Vertical cracks in poured walls near the midpoint of long sections are a classic curing/shrinkage pattern. Random crazing on slab surfaces is almost always curing-related. Short diagonal cracks radiating from the corners of window openings in foundation walls are stress concentration cracks that often relate to shrinkage combined with the geometric stress riser.

Characteristics of Structural Cracks

Structural cracks tend to appear or grow over time in response to external forces. They may widen seasonally, show displacement across the crack face, or follow patterns that correlate with soil movement or loading issues. Horizontal cracks in basement walls, stair-step cracks in block walls, and cracks that widen at the top or bottom are more likely structural than curing-related.

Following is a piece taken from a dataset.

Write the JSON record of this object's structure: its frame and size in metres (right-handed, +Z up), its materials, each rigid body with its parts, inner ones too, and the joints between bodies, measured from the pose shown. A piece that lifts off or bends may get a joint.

The key differentiator is change over time. A crack that appeared when the house was built and hasn't moved in 10 years is almost certainly a curing or shrinkage crack. A crack that appeared 5 years after construction and gets wider every summer is responding to something other than the original pour conditions.

What to Do About Curing Cracks

Most curing cracks don't require structural repair. They do sometimes need treatment to prevent water infiltration, especially in below-grade foundation walls where soil moisture and hydrostatic pressure can push water through even narrow cracks.

For hairline cracks under 1/16 inch, surface sealers or flexible concrete coatings may be sufficient. For cracks between 1/16 and 1/4 inch, low-pressure epoxy or polyurethane injection is the standard treatment. The injection fills the crack from the inside face to the outside, restoring the wall's water resistance.

The Portland Cement Association recommends monitoring curing cracks for at least one full year before deciding on repair. If the crack doesn't change over four seasons, it's almost certainly static and can be sealed with confidence that it won't reopen. If it does change, the repair approach needs to account for that movement.